#### What to work on
From the entries that follow, reproduce exactly and only the lines from the line with "Write the three.js" to the line with "import * as", endpoints included.

#### Data records

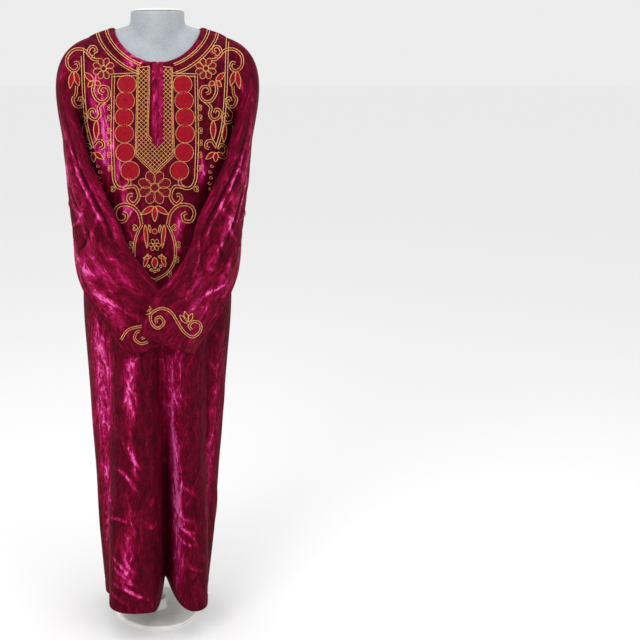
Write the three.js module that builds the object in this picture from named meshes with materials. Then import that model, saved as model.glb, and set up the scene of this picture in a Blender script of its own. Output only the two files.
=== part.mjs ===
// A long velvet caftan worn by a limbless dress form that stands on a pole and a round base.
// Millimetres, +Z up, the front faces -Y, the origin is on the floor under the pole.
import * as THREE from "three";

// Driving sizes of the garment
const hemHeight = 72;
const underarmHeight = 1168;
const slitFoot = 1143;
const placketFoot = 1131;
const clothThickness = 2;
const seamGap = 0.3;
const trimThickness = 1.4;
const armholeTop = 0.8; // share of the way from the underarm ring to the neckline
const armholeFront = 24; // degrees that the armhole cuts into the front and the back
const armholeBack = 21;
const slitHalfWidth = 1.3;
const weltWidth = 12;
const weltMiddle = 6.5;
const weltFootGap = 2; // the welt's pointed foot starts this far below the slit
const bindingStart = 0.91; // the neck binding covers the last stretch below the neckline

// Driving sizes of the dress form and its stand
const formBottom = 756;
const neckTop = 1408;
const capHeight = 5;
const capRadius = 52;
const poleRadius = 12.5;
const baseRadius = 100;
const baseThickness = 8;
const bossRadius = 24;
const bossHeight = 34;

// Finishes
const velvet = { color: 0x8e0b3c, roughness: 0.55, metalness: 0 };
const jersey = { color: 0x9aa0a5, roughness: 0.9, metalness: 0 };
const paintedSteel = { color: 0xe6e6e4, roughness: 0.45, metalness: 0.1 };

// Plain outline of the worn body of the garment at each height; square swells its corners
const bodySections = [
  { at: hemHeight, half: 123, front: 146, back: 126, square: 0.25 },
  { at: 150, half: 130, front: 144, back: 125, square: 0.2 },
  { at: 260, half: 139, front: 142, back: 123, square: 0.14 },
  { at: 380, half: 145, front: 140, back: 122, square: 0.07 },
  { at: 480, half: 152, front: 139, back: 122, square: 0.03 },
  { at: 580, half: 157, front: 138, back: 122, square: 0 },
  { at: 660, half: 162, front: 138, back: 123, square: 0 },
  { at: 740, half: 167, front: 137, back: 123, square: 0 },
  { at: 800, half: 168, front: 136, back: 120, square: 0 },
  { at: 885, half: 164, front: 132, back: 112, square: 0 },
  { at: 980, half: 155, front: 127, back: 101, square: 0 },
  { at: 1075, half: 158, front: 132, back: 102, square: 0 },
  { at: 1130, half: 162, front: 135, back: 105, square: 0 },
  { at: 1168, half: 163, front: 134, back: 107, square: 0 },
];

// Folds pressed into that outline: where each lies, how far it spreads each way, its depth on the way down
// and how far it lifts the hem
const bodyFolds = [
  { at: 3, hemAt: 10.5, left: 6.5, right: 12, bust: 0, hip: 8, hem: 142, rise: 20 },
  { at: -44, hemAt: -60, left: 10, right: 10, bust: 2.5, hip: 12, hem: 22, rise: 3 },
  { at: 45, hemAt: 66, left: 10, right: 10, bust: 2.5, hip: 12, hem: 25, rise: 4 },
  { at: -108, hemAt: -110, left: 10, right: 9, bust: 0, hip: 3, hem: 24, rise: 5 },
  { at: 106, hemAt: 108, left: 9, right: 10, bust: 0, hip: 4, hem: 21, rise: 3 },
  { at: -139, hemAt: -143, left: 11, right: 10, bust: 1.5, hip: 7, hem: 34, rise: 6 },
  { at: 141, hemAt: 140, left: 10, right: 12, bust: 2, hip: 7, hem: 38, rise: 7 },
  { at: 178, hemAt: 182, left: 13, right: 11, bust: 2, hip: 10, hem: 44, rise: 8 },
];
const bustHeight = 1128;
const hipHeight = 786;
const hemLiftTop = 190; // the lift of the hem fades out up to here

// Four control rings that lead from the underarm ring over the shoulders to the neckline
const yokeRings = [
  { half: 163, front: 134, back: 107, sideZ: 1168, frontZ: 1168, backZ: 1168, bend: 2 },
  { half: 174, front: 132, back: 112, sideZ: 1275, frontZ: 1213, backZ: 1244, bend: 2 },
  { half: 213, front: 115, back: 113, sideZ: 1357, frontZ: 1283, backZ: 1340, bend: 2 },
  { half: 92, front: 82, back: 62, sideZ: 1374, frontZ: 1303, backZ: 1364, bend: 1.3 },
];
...
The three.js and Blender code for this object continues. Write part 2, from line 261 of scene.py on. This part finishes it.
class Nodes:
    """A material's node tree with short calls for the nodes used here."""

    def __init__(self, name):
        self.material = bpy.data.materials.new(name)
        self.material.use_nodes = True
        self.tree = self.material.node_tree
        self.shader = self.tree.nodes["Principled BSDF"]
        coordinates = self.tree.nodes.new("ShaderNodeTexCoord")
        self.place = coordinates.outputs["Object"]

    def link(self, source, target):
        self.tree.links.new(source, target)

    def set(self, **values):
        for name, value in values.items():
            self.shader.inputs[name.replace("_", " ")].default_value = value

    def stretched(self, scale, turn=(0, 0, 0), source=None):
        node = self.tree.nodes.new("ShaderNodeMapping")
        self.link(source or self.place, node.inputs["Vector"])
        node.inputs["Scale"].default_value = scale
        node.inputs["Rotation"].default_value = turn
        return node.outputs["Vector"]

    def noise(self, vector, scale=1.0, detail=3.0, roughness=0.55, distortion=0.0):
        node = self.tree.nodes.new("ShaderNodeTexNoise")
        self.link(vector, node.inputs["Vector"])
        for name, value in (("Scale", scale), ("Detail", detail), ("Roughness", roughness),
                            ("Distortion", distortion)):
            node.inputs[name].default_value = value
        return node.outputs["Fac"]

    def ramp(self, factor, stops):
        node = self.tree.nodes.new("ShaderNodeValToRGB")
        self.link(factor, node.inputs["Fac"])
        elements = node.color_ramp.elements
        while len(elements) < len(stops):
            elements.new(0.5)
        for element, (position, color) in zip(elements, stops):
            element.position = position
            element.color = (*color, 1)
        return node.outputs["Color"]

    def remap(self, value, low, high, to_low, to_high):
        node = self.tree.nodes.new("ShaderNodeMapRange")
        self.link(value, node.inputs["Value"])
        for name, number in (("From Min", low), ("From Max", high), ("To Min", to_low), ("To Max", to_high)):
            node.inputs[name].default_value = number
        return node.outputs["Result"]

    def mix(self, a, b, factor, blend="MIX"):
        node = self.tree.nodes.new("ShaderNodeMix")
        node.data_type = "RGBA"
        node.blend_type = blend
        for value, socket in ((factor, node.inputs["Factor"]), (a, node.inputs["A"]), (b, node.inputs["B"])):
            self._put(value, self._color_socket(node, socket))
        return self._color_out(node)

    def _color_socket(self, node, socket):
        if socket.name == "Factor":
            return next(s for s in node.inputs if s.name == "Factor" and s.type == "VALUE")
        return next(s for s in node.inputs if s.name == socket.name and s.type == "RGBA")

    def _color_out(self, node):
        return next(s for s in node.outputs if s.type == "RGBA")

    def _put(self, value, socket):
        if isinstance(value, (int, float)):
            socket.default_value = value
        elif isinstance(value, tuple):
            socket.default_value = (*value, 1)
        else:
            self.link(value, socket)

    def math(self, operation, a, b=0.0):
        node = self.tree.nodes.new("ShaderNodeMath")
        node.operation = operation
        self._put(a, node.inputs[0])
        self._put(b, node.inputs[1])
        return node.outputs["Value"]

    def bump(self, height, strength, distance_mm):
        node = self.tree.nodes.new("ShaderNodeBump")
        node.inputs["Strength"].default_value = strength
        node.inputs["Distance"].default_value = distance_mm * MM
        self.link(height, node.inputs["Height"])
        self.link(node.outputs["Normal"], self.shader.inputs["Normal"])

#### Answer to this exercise
Write the three.js module that builds the object in this picture from named meshes with materials. Then import that model, saved as model.glb, and set up the scene of this picture in a Blender script of its own. Output only the two files.
=== part.mjs ===
// A long velvet caftan worn by a limbless dress form that stands on a pole and a round base.
// Millimetres, +Z up, the front faces -Y, the origin is on the floor under the pole.
import * as THREE from "three";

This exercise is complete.